### WRITTEN INSTRUCTION
Reproduce each line exactly. Skip none.

### COLLECTED DATA

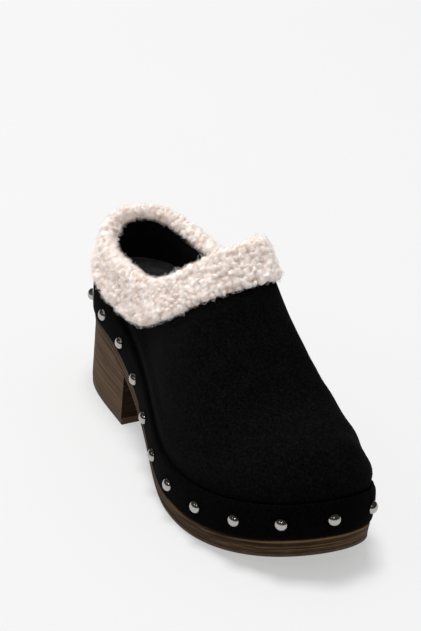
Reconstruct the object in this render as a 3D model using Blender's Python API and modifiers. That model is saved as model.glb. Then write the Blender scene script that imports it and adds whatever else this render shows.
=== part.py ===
"""A studded platform clog for the right foot, closed at the heel and toe.

A wooden-look platform stands on a block heel and a thin outsole. A suede rand with domed studs wraps the
platform's edge, and the hollow suede upper stands inside the rand with a fleece cuff over its collar.
Metres, +X towards the toe, +Y towards the medial side, +Z up, the floor at Z = 0.
"""

import math
from collections import namedtuple

import bmesh
import bpy
import numpy as np
from mathutils import Matrix, Vector

# Plan of the shoe, measured over the rand
LENGTH = 0.262
BALL_WIDTH = 0.100
WAIST_WIDTH = 0.077
HEEL_WIDTH = 0.069

# Side view of the sole
HEEL_RISE = 0.037
TOE_SPRING = 0.0180
OUTSOLE_THICKNESS = 0.0024
EDGE_HEIGHT = 0.0080
RAND_HEIGHT = 0.0210
RAND_THICKNESS = 0.0028
RAND_OVERHANG = 0.0011
EDGE_TAPER = 0.0008
EDGE_ROUNDING = 0.0006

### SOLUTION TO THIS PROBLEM
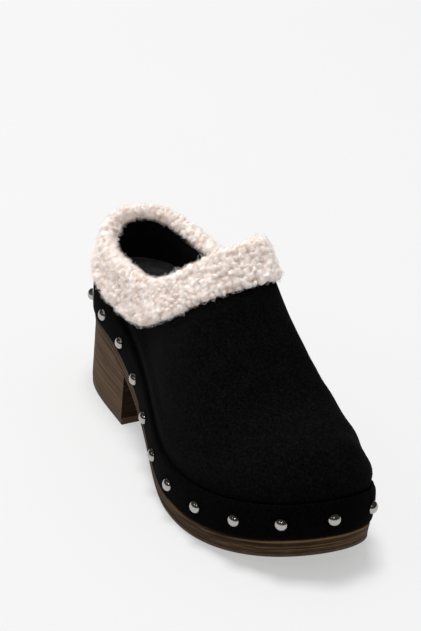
Reconstruct the object in this render as a 3D model using Blender's Python API and modifiers. That model is saved as model.glb. Then write the Blender scene script that imports it and adds whatever else this render shows.
=== part.py ===
"""A studded platform clog for the right foot, closed at the heel and toe.

A wooden-look platform stands on a block heel and a thin outsole. A suede rand with domed studs wraps the
platform's edge, and the hollow suede upper stands inside the rand with a fleece cuff over its collar.
Metres, +X towards the toe, +Y towards the medial side, +Z up, the floor at Z = 0.
"""

import math
from collections import namedtuple

import bmesh
import bpy
import numpy as np
from mathutils import Matrix, Vector

# Plan of the shoe, measured over the rand
LENGTH = 0.262
BALL_WIDTH = 0.100
WAIST_WIDTH = 0.077
HEEL_WIDTH = 0.069

# Side view of the sole
HEEL_RISE = 0.037
TOE_SPRING = 0.0180
OUTSOLE_THICKNESS = 0.0024
EDGE_HEIGHT = 0.0080
RAND_HEIGHT = 0.0210
RAND_THICKNESS = 0.0028
RAND_OVERHANG = 0.0011
EDGE_TAPER = 0.0008
EDGE_ROUNDING = 0.0006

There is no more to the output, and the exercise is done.